Como casi todo lo que recuerdo, el binomio espacio tiempo va adquiriendo un aspecto borroso con el paso de los días. He explicado con frecuencia en clase que cuando nos echan a la vida el cerebro no es un recipiente completamente vacío que con el paso de los años vamos rellenando de conceptos desde todo lo que nos rodea, la familia y la escuela por ejemplo, y que percibimos a través de los sentidos. Que nos pasa a nosotros como a esos trastos que llamamos ordenadores pese a que no ordenen casi nada; no nos venden una caja vacía. Viene algún que otro dato con el cacharro.
Favorecer el desarrollo de los sentidos era, a mi entender, la pretensión de esa asignatura sideral que se ha nombrado de incontables maneras en los siglos transcurridos desde la puesta en marcha de la enseñanza obligatoria, con lo fácil que hubiera resultado darle una sola denominación, Dibujo, por ejemplo. El nihil est in intellectu quod prius non fuerit in sensu, nada existe en el intelecto que no haya pasado primero por los sentidos, con el que animaba a favorecer el desarrollo de la inteligencia mediante el uso de los cinco que nos da la naturaleza para la creación de cualquier objeto artístico o funcional, encontraba una excepción evidente: los conceptos de espacio y tiempo.
Predicaba con insistencia que no tenemos necesidad de aprender esos dos conceptos desde las experiencias sensoriales porque vienen colocados de serie en nuestro cerebro y por consiguiente ya los tenemos aprendidos: son elementos apriorísticos que aporta nuestra propia facultad de conocer, solía decir poniendo cara de filósofo antiguo. Argumentaba luego indicando que a ver quien era capaz de pensar en algo –como el primer estacazo que recordaban– que les había ocurrido en ningún momento; o si era posible dejarse la mochila con los libros en ningún lugar…
Durante los años vividos vamos rellenando espacios y tiempos que quedan de inmediato vacíos; desaparecen en esa nebulosa que nos empeñamos en definir como realidad pasada, como historia aunque, en ocasiones, espacios y tiempos que ya no existen vuelven al primer plano como si de nuevo formaran parte de nuestra cotidianidad. Me ocurrió hace unos días en la calle Loreto que albergó durante años la oscense galería S’Art con puerta y ventanas del escultor Iñaki en su fachada. Fue un sobresalto que me hizo pensar en la dudosa realidad del binomio que aquí se trata.
En ese espacio, que albergó algunas de las mejores pinturas producidas en España a partir de los años setenta del pasado siglo, una gran viga triangular, siempre pintada de blanco, obligaba a reverenciar el altillo que se había dispuesto para almacén y había servido en sus últimos tiempos como estudio de un excelente pintor en su tarea de iluminar dos ermitas del Somontano, por la zona de Lascellas, que desde entonces merecen visita por doble motivo.

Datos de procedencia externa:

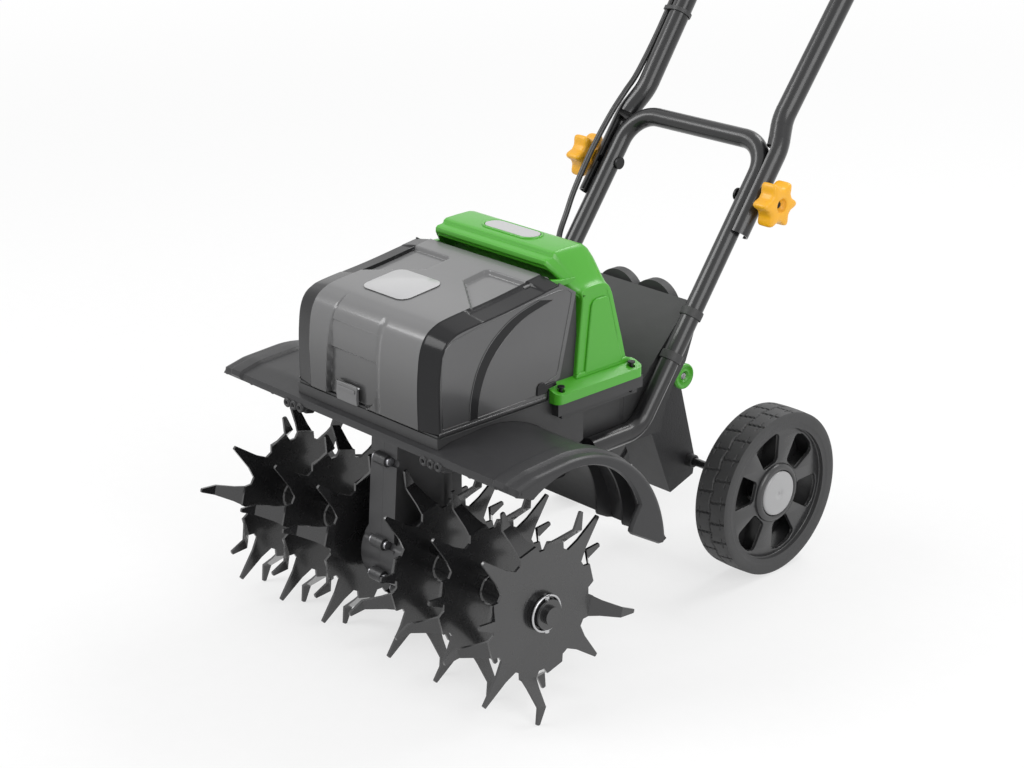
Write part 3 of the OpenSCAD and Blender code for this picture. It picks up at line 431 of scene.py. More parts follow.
deck_half = [(0.0, 0.0), (201.5, 0.0), (204.0, 2.6), (205.0, 3.0), (219.0, 3.0), (220.0, 2.6), (222.5, 0.0),
             (229.0, 0.0)]
stations = [deck_loop(x, rise, thin_wall(rise)) for x, rise in deck_half]
stations.append(deck_loop(231.0, 0.0, thin_wall()))
stations.append(deck_loop(231.0, 0.0, moved_in(shell_edge, [-1.6] * DECK_STEPS)))
stations.append(deck_loop(231.4, 0.0, moved_in(shell_edge, [-0.5] * DECK_STEPS)))
SHELL_ROUND, ROUND_STEPS = 5.4, 8
for k in range(1, ROUND_STEPS):
    turn = math.pi / 2 * k / ROUND_STEPS
    x = 231.6 + SHELL_ROUND * math.sin(turn)
    edge = moved_in(shell_edge, [-1.8 * max(0.0, math.sin(turn) - 0.45) / 0.55] * DECK_STEPS)
    stations.append(deck_loop(x, -SHELL_ROUND * (1 - math.cos(turn)), edge))
stations.append(deck_loop(DECK_HALF, -5.8, moved_in(shell_edge, [-2.6] * DECK_STEPS)))
deck_shell = new_piece("deck_shell", *lofted(stations), deck_black, "machine")
soften(deck_shell, 0.5, 2, 40)
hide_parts("deck")


def pushed(size):
    """Faces of an outline of size places pushed from one end to the other."""
    return [tuple(range(size)), tuple(range(2 * size - 1, size - 1, -1))] + skin(size, 2)


def prism(name, outline, x0, x1, material, body, edge=0.0, segments=3, angle=34):
    """A flat-sided part: a side outline of (y, z) places pushed from x0 to x1."""
    verts = [at(x0, *p) for p in outline] + [at(x1, *p) for p in outline]
    piece = new_piece(name, verts, pushed(len(outline)), material, body)
    if edge:
        soften(piece, edge, segments, angle)
    return piece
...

La viga soportaba el tejado de la sala en la que anduve algunos meses de esos años setenta preparando exposiciones y catálogos y la reverencié casi a diario por el bien de mi recipiente recolector de ideas. De regreso a casa en uno de los atardeceres mágicos que nos ofrece el principio del invierno la fachada, que había perdido ya los hierros que la adornaban tras su cierre, había desaparecido por completo y la viga había dado una soberbia pintacoda y permanecía como acróbata boca abajo en un equilibrio inestable que le fuera a durar tan solo unos instantes más.
El vuelco de la viga dio lugar a otro vuelco interior que convirtió en actuales algunos de los momentos y los espacios que teóricamente ya no existen; espacios y tiempos que pasaron a componer lo único que nos pueden arrebatar porque es lo único que nos pertenece: el presente. Montajes, inauguraciones, conferencias, ventas, amigos que pasaban a clientes y viceversa, conciertos, recitales… en tardes como la que se extinguía con cromática momentánea de violetas y rojizos que serían negros transcurridos apenas algunos segundos. Espacios y tiempos pasados ocupando el presente.
El binomio espacio tiempo alterado una vez más. Qué le vamos a hacer.